TASK GOAL.
Below are records to be output exactly, every one of them.

(Data entries)
------------------------------------------------
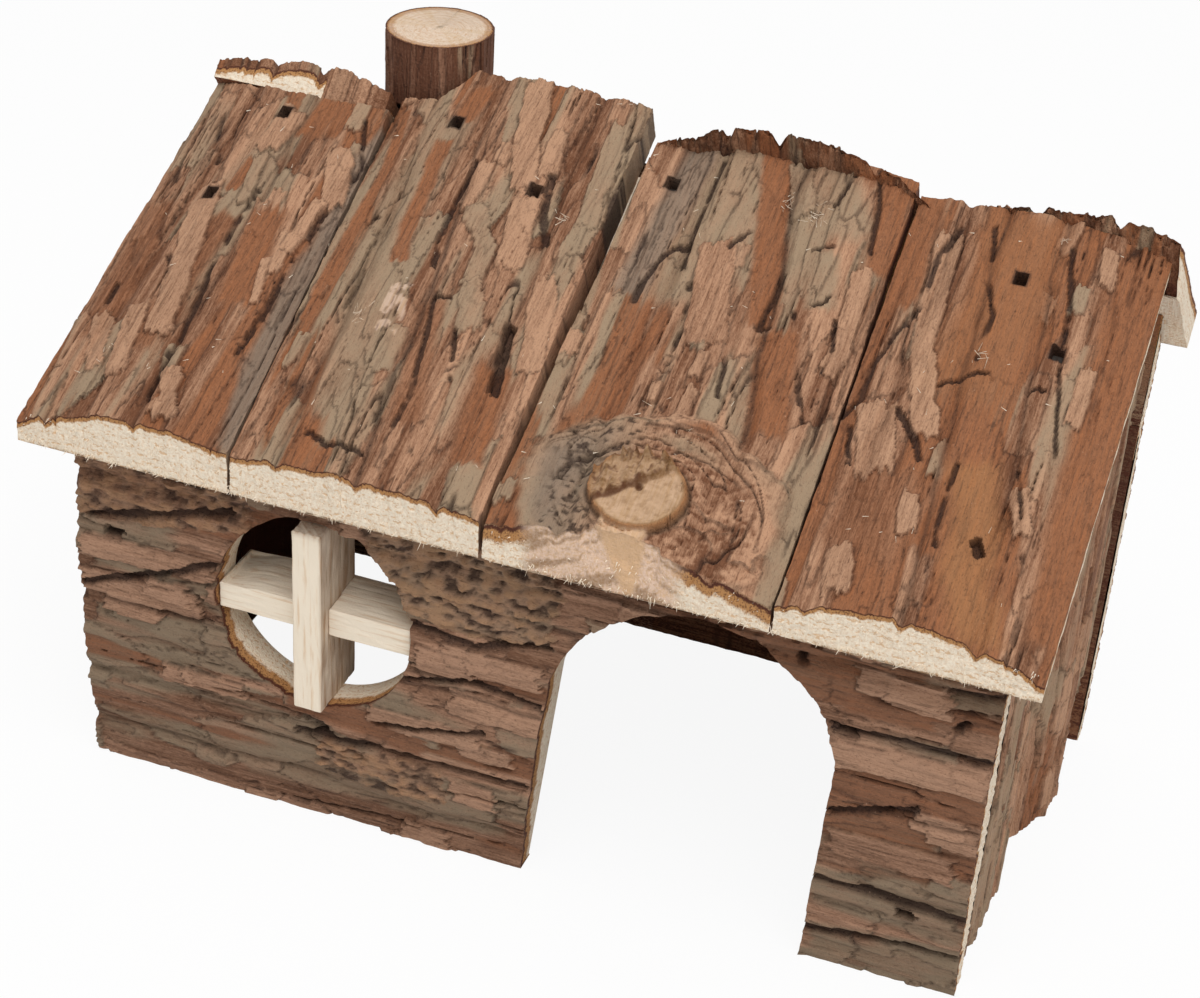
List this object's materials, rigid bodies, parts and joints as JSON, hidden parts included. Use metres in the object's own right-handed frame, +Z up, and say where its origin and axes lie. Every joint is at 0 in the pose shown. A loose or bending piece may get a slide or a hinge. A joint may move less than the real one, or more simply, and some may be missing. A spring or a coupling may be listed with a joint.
{
  "type": "hamster house",
  "caption": "Small pet house of bark-covered log slabs with a lean roof, an arched doorway, a round window with a cross and a round branch as a chimney.",
  "frame": {"origin": "on the floor, under the middle of the roof", "axes": "+X to the right as seen from the door side, +Y from the door side to the rear wall, +Z up"},
  "size_m": [0.22, 0.1214, 0.1408],
  "materials": {
    "wall_slab": "rough bark outside, sawn pale wood inside",
    "roof_slab": "rough bark outside, sawn pale wood inside",
    "sawn_strip": "sawn, unfinished",
    "branch": "thin smooth bark, sawn pale end",
    "brad_steel": "dull"
  },
  "bodies": {
    "root": {"front_wall": "wall_slab", "side_wall_right_front_slab": "wall_slab", "side_wall_right_rear_slab": "wall_slab", "side_wall_left_front_slab": "wall_slab", "side_wall_left_rear_slab": "wall_slab", "rear_wall_lower_slab": "wall_slab", "rear_wall_upper_slab": "wall_slab", "roof_front_slab_1": "roof_slab", "roof_front_slab_2": "roof_slab", "roof_front_slab_3": "roof_slab", "roof_front_slab_4": "roof_slab", "roof_rear_slab_1": "roof_slab", "roof_rear_slab_2": "roof_slab", "roof_rear_slab_3": "roof_slab", "roof_rear_slab_4": "roof_slab", "window_upright_bar": "sawn_strip", "window_cross_bar": "sawn_strip", "ridge_batten": "sawn_strip", "chimney": "branch", "front_roof_brads": "brad_steel", "rear_roof_brads": "brad_steel", "front_wall_brads": "brad_steel", "rear_wall_brads": "brad_steel", "chimney_brad": "brad_steel"}
  },
  "joints": []
}
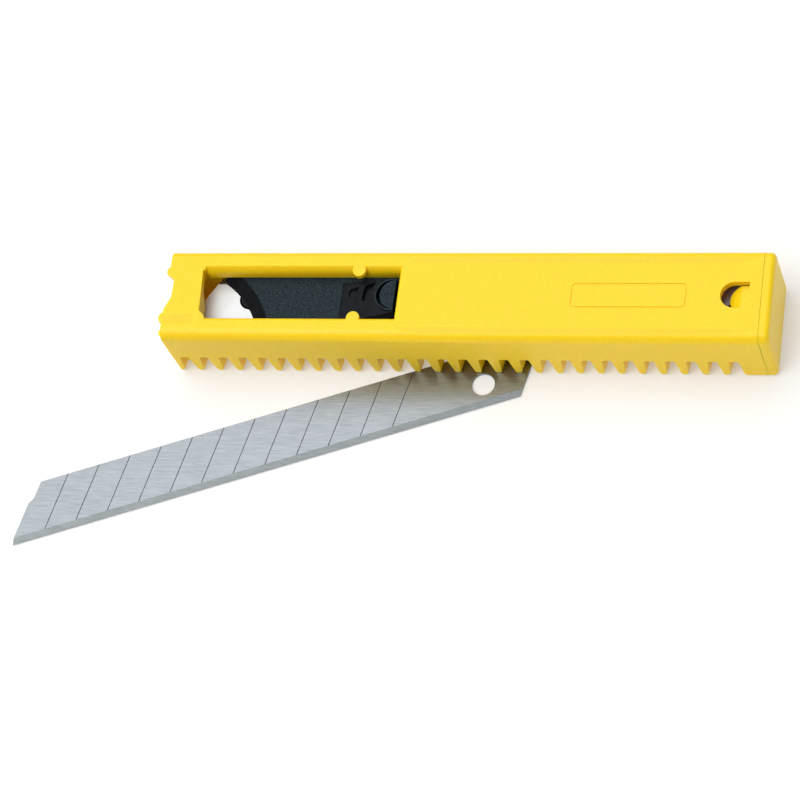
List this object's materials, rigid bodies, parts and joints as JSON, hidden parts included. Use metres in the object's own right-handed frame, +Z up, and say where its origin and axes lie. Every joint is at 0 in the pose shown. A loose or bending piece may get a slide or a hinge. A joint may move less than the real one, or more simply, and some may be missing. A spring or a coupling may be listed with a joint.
{
  "type": "snap-off blade dispenser",
  "caption": "Moulded dispenser case for narrow snap-off blades, with a sprung stack, a thumb slider, a clip-in end cap and one loose scored blade beside it.",
  "frame": {"origin": "middle of the whole object's box, on the table under it", "axes": "+X along the case towards its end cap, +Y to the case's back rail, +Z up"},
  "size_m": [0.114, 0.044, 0.0119],
  "materials": {
    "case_plastic": "finely textured yellow polypropylene, slightly translucent",
    "slider_plastic": "black nylon, finely textured plate with glossy nose and grip",
    "blade_steel": "surface-ground carbon steel with a finer ground edge",
    "plate_plastic": "plain black nylon",
    "spring_steel": "rolled spring strip"
  },
  "bodies": {
    "case": {"case_body": "case_plastic", "leaf_spring": "spring_steel"},
    "cap": {"end_cap": "case_plastic", "cap_latch": "case_plastic"},
    "slider": {"slider": "slider_plastic"},
    "feed": {"feed_blade": "blade_steel"},
    "stack": {"stack_blade_1": "blade_steel", "stack_blade_2": "blade_steel", "stack_blade_3": "blade_steel", "stack_blade_4": "blade_steel", "stack_blade_5": "blade_steel", "stack_blade_6": "blade_steel", "stack_blade_7": "blade_steel", "stack_blade_8": "blade_steel", "pressure_plate": "plate_plastic"},
    "loose": {"loose_blade": "blade_steel"}
  },
  "joints": [
    {"name": "slider_travel", "type": "slide", "parent": "case", "child": "slider", "axis": [-1, 0, 0], "range_m": [0, 0.0205]},
    {"name": "blade_feed", "type": "slide", "parent": "case", "child": "feed", "axis": [-1, 0, 0], "range_m": [0, 0.0205]},
    {"name": "stack_press", "type": "slide", "parent": "case", "child": "stack", "axis": [0, 0, -1], "range_m": [0, 0.0004], "stiffness_N_per_m": 500, "springref_m": -0.001, "deforming": ["leaf_spring"]},
    {"name": "cap_pull", "type": "slide", "parent": "case", "child": "cap", "axis": [1, 0, 0], "range_m": [0, 0.015], "deforming": ["cap_latch"]},
    {"name": "loose_blade_draw", "type": "slide", "parent": "case", "child": "loose", "axis": [-0.9469, -0.3216, 0], "range_m": [0, 0.03]}
  ],
  "couplings": [
    {"joint": "blade_feed", "follows": "slider_travel", "ratio": 1}
  ]
}
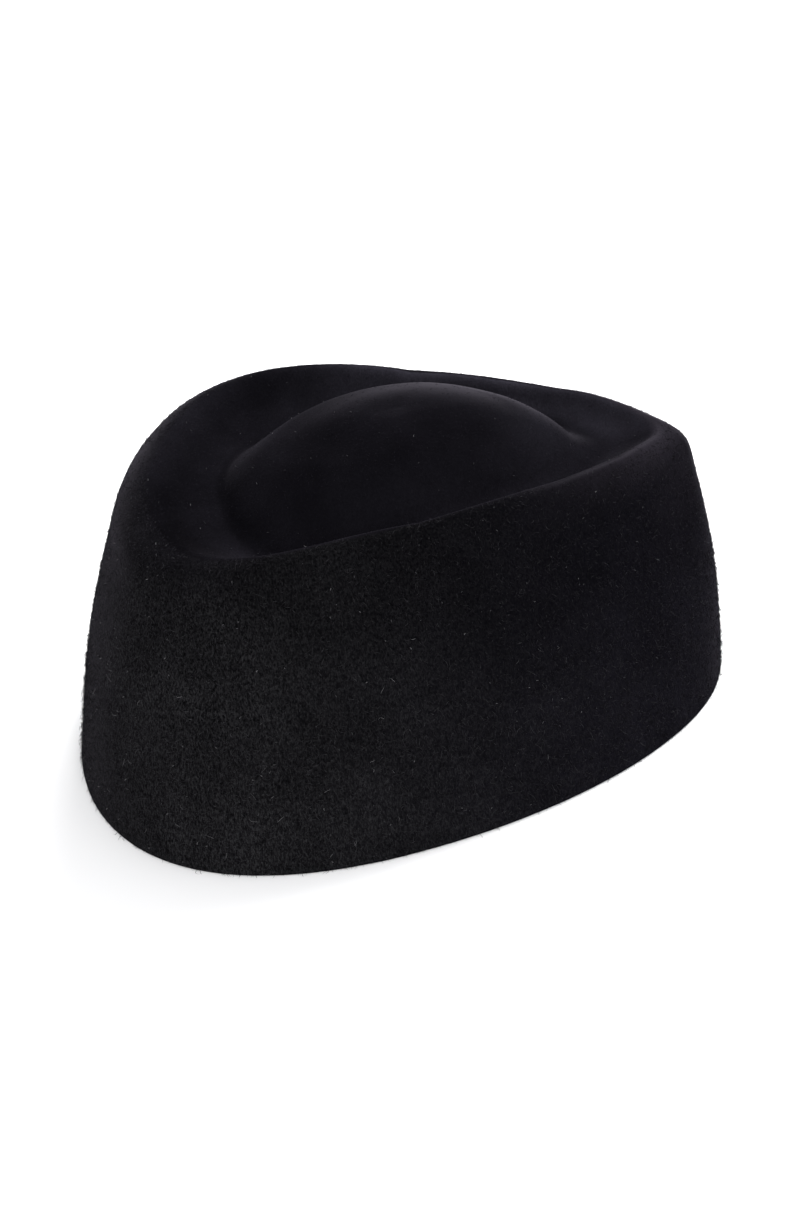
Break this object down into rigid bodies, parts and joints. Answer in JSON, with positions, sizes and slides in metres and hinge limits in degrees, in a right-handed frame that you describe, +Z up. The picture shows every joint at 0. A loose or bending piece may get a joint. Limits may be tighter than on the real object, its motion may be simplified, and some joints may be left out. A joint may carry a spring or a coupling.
{
  "type": "brimless teardrop felt hat",
  "caption": "Brimless felt hat of black velour, with a teardrop crest, a channel inside it and a raised dome",
  "frame": {"origin": "on the surface that the hat stands on, under the middle of its cut edge", "axes": "+Y towards the back of the head, -Y towards the pointed front, +X towards the wearer's left, +Z up"},
  "size_m": [0.1782, 0.2011, 0.0995],
  "materials": {
    "velour_felt": "black velour felt, matt with a short raised nap"
  },
  "bodies": {
    "root": {"felt_crown": "velour_felt"}
  },
  "joints": []
}
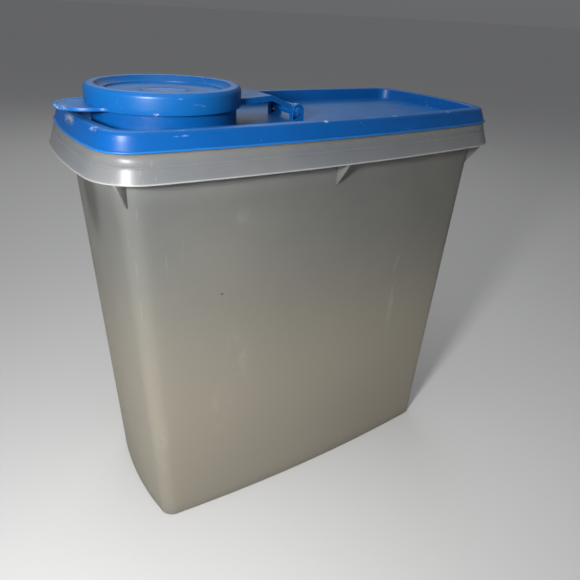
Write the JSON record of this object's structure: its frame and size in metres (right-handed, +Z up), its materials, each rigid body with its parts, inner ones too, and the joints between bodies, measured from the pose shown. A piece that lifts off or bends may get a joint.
------------------------------------------------
SOLUTION TO THIS EXERCISE.
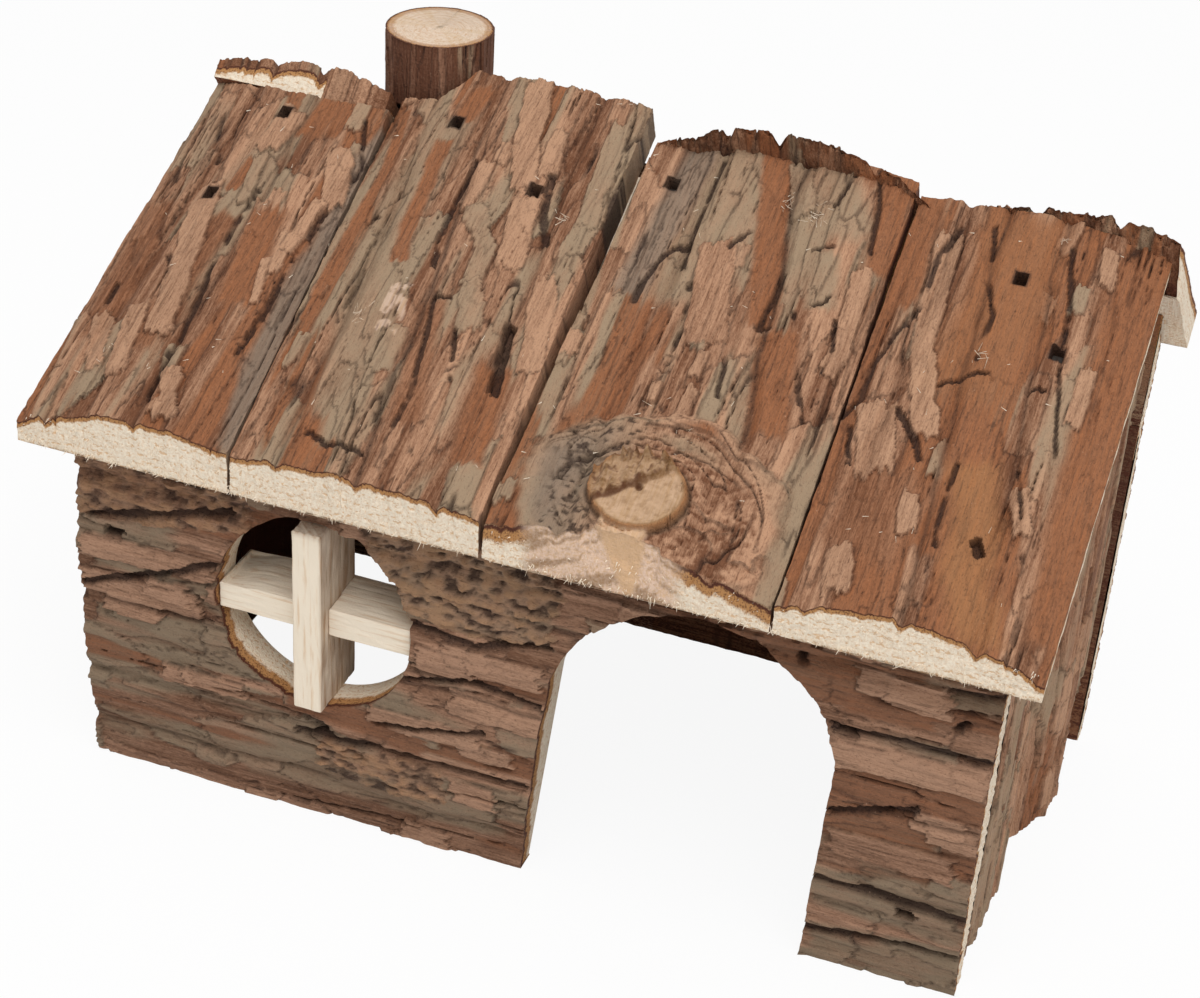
List this object's materials, rigid bodies, parts and joints as JSON, hidden parts included. Use metres in the object's own right-handed frame, +Z up, and say where its origin and axes lie. Every joint is at 0 in the pose shown. A loose or bending piece may get a slide or a hinge. A joint may move less than the real one, or more simply, and some may be missing. A spring or a coupling may be listed with a joint.
{
  "type": "hamster house",
  "caption": "Small pet house of bark-covered log slabs with a lean roof, an arched doorway, a round window with a cross and a round branch as a chimney.",
  "frame": {"origin": "on the floor, under the middle of the roof", "axes": "+X to the right as seen from the door side, +Y from the door side to the rear wall, +Z up"},
  "size_m": [0.22, 0.1214, 0.1408],
  "materials": {
    "wall_slab": "rough bark outside, sawn pale wood inside",
    "roof_slab": "rough bark outside, sawn pale wood inside",
    "sawn_strip": "sawn, unfinished",
    "branch": "thin smooth bark, sawn pale end",
    "brad_steel": "dull"
  },
  "bodies": {
    "root": {"front_wall": "wall_slab", "side_wall_right_front_slab": "wall_slab", "side_wall_right_rear_slab": "wall_slab", "side_wall_left_front_slab": "wall_slab", "side_wall_left_rear_slab": "wall_slab", "rear_wall_lower_slab": "wall_slab", "rear_wall_upper_slab": "wall_slab", "roof_front_slab_1": "roof_slab", "roof_front_slab_2": "roof_slab", "roof_front_slab_3": "roof_slab", "roof_front_slab_4": "roof_slab", "roof_rear_slab_1": "roof_slab", "roof_rear_slab_2": "roof_slab", "roof_rear_slab_3": "roof_slab", "roof_rear_slab_4": "roof_slab", "window_upright_bar": "sawn_strip", "window_cross_bar": "sawn_strip", "ridge_batten": "sawn_strip", "chimney": "branch", "front_roof_brads": "brad_steel", "rear_roof_brads": "brad_steel", "front_wall_brads": "brad_steel", "rear_wall_brads": "brad_steel", "chimney_brad": "brad_steel"}
  },
  "joints": []
}
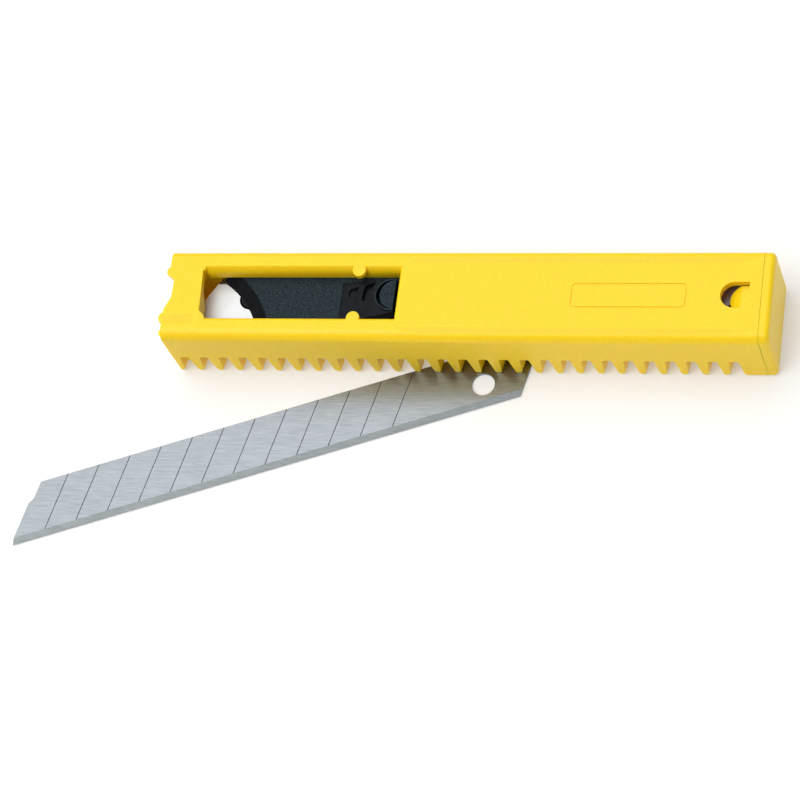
List this object's materials, rigid bodies, parts and joints as JSON, hidden parts included. Use metres in the object's own right-handed frame, +Z up, and say where its origin and axes lie. Every joint is at 0 in the pose shown. A loose or bending piece may get a slide or a hinge. A joint may move less than the real one, or more simply, and some may be missing. A spring or a coupling may be listed with a joint.
{
  "type": "snap-off blade dispenser",
  "caption": "Moulded dispenser case for narrow snap-off blades, with a sprung stack, a thumb slider, a clip-in end cap and one loose scored blade beside it.",
  "frame": {"origin": "middle of the whole object's box, on the table under it", "axes": "+X along the case towards its end cap, +Y to the case's back rail, +Z up"},
  "size_m": [0.114, 0.044, 0.0119],
  "materials": {
    "case_plastic": "finely textured yellow polypropylene, slightly translucent",
    "slider_plastic": "black nylon, finely textured plate with glossy nose and grip",
    "blade_steel": "surface-ground carbon steel with a finer ground edge",
    "plate_plastic": "plain black nylon",
    "spring_steel": "rolled spring strip"
  },
  "bodies": {
    "case": {"case_body": "case_plastic", "leaf_spring": "spring_steel"},
    "cap": {"end_cap": "case_plastic", "cap_latch": "case_plastic"},
    "slider": {"slider": "slider_plastic"},
    "feed": {"feed_blade": "blade_steel"},
    "stack": {"stack_blade_1": "blade_steel", "stack_blade_2": "blade_steel", "stack_blade_3": "blade_steel", "stack_blade_4": "blade_steel", "stack_blade_5": "blade_steel", "stack_blade_6": "blade_steel", "stack_blade_7": "blade_steel", "stack_blade_8": "blade_steel", "pressure_plate": "plate_plastic"},
    "loose": {"loose_blade": "blade_steel"}
  },
  "joints": [
    {"name": "slider_travel", "type": "slide", "parent": "case", "child": "slider", "axis": [-1, 0, 0], "range_m": [0, 0.0205]},
    {"name": "blade_feed", "type": "slide", "parent": "case", "child": "feed", "axis": [-1, 0, 0], "range_m": [0, 0.0205]},
    {"name": "stack_press", "type": "slide", "parent": "case", "child": "stack", "axis": [0, 0, -1], "range_m": [0, 0.0004], "stiffness_N_per_m": 500, "springref_m": -0.001, "deforming": ["leaf_spring"]},
    {"name": "cap_pull", "type": "slide", "parent": "case", "child": "cap", "axis": [1, 0, 0], "range_m": [0, 0.015], "deforming": ["cap_latch"]},
    {"name": "loose_blade_draw", "type": "slide", "parent": "case", "child": "loose", "axis": [-0.9469, -0.3216, 0], "range_m": [0, 0.03]}
  ],
  "couplings": [
    {"joint": "blade_feed", "follows": "slider_travel", "ratio": 1}
  ]
}
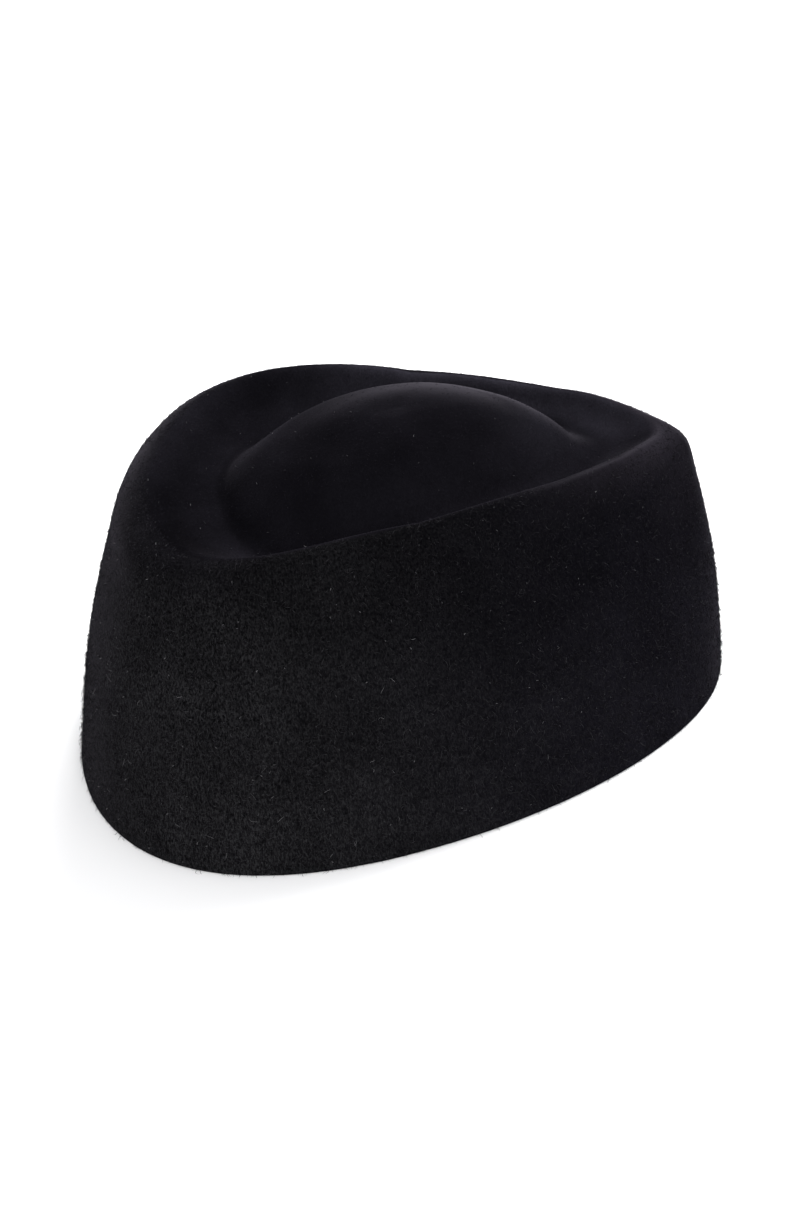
Break this object down into rigid bodies, parts and joints. Answer in JSON, with positions, sizes and slides in metres and hinge limits in degrees, in a right-handed frame that you describe, +Z up. The picture shows every joint at 0. A loose or bending piece may get a joint. Limits may be tighter than on the real object, its motion may be simplified, and some joints may be left out. A joint may carry a spring or a coupling.
{
  "type": "brimless teardrop felt hat",
  "caption": "Brimless felt hat of black velour, with a teardrop crest, a channel inside it and a raised dome",
  "frame": {"origin": "on the surface that the hat stands on, under the middle of its cut edge", "axes": "+Y towards the back of the head, -Y towards the pointed front, +X towards the wearer's left, +Z up"},
  "size_m": [0.1782, 0.2011, 0.0995],
  "materials": {
    "velour_felt": "black velour felt, matt with a short raised nap"
  },
  "bodies": {
    "root": {"felt_crown": "velour_felt"}
  },
  "joints": []
}
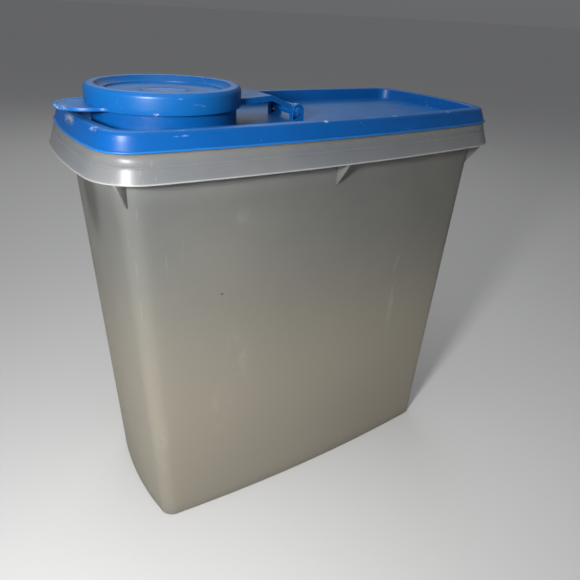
Write the JSON record of this object's structure: its frame and size in metres (right-handed, +Z up), its materials, each rigid body with its parts, inner ones too, and the joints between bodies, measured from the pose shown. A piece that lifts off or bends may get a joint.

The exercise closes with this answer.